Provided data:
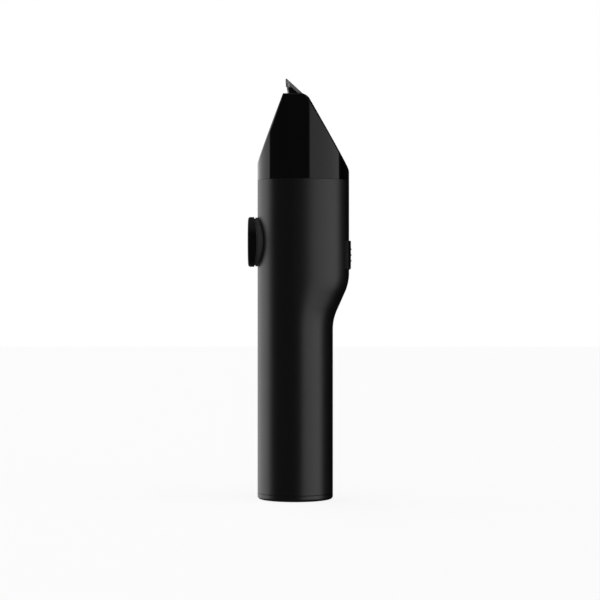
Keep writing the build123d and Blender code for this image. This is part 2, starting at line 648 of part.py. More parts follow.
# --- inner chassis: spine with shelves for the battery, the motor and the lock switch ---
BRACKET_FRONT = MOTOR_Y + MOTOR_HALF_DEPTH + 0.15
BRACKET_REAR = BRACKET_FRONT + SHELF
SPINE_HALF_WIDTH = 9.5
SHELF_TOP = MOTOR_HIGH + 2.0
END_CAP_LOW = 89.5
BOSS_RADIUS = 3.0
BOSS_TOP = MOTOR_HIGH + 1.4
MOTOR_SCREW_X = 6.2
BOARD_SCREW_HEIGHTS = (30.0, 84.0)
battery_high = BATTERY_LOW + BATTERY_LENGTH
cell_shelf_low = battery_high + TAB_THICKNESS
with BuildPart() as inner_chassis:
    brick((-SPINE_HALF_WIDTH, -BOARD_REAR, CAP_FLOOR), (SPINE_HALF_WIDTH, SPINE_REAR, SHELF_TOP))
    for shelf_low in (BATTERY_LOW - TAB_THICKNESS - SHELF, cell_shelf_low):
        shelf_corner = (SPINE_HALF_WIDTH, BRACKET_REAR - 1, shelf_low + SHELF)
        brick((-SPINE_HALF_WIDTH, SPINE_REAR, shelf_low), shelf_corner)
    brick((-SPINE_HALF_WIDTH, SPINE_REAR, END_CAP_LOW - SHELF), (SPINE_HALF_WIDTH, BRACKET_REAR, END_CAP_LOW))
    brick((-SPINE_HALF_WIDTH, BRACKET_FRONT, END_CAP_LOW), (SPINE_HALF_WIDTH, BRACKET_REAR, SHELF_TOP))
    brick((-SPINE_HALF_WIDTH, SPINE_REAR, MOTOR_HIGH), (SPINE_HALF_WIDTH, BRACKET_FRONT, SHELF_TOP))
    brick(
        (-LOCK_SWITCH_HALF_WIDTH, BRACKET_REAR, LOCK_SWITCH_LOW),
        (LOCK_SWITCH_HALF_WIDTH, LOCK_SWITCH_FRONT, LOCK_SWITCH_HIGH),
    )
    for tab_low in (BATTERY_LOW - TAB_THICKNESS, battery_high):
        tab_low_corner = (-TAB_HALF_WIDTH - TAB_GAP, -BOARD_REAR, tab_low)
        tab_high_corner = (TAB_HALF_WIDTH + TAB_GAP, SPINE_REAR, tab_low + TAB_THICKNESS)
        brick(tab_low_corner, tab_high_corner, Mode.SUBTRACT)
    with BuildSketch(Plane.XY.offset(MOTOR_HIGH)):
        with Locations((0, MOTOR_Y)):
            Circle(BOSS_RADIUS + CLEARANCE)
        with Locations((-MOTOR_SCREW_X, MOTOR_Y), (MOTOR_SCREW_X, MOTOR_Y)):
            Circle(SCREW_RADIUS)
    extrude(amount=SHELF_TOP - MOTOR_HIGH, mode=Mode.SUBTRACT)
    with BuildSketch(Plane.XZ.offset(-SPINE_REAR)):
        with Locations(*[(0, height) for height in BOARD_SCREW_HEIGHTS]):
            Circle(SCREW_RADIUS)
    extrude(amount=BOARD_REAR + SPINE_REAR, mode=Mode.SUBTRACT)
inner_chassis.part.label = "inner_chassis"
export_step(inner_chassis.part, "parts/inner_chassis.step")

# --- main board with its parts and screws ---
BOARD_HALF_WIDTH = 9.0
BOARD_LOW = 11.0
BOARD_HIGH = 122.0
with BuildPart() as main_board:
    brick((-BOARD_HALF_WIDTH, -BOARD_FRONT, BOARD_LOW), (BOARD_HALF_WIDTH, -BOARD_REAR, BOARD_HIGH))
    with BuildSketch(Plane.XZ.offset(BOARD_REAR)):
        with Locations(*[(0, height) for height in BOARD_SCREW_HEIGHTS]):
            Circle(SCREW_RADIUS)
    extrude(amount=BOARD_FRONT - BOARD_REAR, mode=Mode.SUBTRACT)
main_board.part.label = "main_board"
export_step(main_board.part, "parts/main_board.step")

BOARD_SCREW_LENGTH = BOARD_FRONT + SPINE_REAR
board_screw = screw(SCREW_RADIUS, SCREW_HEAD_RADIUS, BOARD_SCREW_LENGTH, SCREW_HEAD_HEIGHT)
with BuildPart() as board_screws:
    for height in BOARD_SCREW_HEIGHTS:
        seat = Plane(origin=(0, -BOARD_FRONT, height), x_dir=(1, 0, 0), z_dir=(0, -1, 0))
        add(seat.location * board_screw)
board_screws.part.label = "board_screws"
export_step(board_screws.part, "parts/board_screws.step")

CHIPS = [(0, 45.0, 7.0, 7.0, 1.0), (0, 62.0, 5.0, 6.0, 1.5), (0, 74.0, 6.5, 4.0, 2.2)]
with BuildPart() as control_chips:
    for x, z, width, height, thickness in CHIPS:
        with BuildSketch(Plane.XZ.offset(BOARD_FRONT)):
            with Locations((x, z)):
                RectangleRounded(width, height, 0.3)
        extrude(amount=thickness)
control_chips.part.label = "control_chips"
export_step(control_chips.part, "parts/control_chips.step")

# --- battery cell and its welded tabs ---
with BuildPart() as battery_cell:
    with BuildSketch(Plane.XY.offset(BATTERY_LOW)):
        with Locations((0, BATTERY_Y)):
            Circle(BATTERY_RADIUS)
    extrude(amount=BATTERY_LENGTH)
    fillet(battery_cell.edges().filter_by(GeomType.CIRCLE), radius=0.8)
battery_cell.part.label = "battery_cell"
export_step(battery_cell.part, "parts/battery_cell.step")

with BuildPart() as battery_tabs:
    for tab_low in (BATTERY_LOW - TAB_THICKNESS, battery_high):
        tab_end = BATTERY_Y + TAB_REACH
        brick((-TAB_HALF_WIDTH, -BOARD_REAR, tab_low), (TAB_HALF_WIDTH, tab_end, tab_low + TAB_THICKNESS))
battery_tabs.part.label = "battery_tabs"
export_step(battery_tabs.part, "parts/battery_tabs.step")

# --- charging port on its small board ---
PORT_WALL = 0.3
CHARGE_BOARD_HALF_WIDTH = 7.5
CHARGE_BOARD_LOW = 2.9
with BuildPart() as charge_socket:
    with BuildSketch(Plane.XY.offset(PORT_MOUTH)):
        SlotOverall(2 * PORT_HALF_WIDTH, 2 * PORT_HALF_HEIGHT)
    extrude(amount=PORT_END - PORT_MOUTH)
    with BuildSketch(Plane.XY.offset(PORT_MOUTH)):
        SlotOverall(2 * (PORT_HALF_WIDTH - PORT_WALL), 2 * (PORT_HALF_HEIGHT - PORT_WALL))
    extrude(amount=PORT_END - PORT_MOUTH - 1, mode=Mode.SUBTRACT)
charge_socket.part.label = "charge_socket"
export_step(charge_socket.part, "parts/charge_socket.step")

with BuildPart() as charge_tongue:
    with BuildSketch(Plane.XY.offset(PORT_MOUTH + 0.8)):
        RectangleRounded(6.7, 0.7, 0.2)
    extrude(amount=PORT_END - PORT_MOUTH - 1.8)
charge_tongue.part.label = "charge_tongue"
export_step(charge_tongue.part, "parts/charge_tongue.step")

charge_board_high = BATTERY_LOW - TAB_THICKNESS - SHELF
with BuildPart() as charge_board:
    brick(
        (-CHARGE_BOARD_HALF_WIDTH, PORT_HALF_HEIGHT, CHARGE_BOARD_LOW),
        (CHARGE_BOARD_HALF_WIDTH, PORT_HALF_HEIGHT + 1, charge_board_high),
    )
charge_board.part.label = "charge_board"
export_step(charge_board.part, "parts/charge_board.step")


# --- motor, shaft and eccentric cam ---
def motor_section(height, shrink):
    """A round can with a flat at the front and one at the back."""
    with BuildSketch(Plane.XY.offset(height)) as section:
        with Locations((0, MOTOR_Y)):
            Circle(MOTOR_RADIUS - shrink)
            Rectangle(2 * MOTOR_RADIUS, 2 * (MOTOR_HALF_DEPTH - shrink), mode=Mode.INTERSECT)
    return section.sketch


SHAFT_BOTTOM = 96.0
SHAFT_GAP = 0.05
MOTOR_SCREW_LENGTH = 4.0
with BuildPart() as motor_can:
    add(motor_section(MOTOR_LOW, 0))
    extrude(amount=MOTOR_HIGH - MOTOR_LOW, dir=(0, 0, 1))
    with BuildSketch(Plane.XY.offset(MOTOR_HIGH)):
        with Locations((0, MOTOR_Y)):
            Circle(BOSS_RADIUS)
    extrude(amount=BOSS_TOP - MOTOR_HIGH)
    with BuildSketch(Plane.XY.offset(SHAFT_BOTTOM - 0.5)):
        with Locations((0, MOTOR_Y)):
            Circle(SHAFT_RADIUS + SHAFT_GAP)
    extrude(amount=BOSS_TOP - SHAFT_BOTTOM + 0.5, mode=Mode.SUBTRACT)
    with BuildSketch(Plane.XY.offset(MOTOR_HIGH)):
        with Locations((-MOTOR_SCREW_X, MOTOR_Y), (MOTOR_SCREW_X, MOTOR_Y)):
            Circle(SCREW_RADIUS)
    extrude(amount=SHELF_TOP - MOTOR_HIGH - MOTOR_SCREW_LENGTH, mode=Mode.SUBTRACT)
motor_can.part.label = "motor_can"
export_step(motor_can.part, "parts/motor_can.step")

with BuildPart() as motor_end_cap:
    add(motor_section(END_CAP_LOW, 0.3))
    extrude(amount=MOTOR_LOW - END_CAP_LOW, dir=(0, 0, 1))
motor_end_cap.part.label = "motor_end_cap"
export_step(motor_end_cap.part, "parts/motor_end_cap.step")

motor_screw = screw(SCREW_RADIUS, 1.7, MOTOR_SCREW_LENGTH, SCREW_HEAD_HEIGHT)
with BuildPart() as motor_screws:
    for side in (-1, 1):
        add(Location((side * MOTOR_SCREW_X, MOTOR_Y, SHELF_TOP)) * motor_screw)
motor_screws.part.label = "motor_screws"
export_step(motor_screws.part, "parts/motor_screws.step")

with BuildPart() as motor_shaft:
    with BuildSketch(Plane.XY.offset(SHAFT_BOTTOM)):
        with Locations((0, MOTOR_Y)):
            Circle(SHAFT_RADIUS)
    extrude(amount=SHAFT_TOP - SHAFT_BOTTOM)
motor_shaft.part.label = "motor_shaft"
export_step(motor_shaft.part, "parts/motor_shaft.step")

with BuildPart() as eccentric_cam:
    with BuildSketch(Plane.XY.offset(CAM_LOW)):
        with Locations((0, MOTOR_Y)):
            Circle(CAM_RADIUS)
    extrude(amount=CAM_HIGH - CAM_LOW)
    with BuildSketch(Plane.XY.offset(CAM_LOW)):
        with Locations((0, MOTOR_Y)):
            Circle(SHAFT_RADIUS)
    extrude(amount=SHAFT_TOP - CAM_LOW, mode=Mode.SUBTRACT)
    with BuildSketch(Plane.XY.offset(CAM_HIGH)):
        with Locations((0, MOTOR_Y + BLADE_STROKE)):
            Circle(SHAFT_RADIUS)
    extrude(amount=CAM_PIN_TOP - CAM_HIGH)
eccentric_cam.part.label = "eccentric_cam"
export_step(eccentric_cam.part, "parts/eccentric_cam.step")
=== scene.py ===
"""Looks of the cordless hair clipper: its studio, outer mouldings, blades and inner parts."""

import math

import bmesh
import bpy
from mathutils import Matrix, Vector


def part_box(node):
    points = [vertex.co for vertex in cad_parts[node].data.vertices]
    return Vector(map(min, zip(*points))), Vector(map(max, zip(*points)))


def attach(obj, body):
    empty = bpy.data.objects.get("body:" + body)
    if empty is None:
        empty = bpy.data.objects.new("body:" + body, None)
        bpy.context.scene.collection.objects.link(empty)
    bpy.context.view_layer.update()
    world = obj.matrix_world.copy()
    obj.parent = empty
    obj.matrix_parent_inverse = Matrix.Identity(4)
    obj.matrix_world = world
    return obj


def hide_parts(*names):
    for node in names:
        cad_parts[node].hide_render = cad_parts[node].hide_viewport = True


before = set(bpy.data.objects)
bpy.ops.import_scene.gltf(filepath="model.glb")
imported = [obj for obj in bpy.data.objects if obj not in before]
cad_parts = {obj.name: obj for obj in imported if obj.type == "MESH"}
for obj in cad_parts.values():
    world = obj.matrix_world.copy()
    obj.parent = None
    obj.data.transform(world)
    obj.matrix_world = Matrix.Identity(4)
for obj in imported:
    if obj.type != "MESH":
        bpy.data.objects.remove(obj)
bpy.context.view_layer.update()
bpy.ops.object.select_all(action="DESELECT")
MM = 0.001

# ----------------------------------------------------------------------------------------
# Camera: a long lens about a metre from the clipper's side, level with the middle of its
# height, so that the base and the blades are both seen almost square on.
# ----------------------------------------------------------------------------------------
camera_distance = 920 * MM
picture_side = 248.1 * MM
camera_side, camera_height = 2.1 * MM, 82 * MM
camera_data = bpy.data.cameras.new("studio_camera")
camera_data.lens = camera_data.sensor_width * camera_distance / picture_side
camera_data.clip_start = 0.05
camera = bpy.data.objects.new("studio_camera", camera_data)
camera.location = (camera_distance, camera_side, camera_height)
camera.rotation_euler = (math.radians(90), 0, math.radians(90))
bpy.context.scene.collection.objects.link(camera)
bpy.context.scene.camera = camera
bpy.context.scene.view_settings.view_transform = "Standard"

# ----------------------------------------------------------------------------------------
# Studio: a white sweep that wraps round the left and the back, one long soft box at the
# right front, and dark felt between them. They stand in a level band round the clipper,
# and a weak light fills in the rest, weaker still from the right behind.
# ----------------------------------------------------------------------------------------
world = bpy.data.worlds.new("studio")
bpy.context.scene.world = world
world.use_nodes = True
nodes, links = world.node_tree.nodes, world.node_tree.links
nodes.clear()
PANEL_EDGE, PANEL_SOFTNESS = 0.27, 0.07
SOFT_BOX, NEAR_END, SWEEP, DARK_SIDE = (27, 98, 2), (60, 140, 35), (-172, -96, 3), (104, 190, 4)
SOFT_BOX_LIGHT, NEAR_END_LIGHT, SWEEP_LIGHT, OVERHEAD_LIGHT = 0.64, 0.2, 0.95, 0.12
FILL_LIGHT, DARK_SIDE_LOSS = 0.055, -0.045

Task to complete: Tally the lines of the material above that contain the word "context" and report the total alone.

Correct answer: 7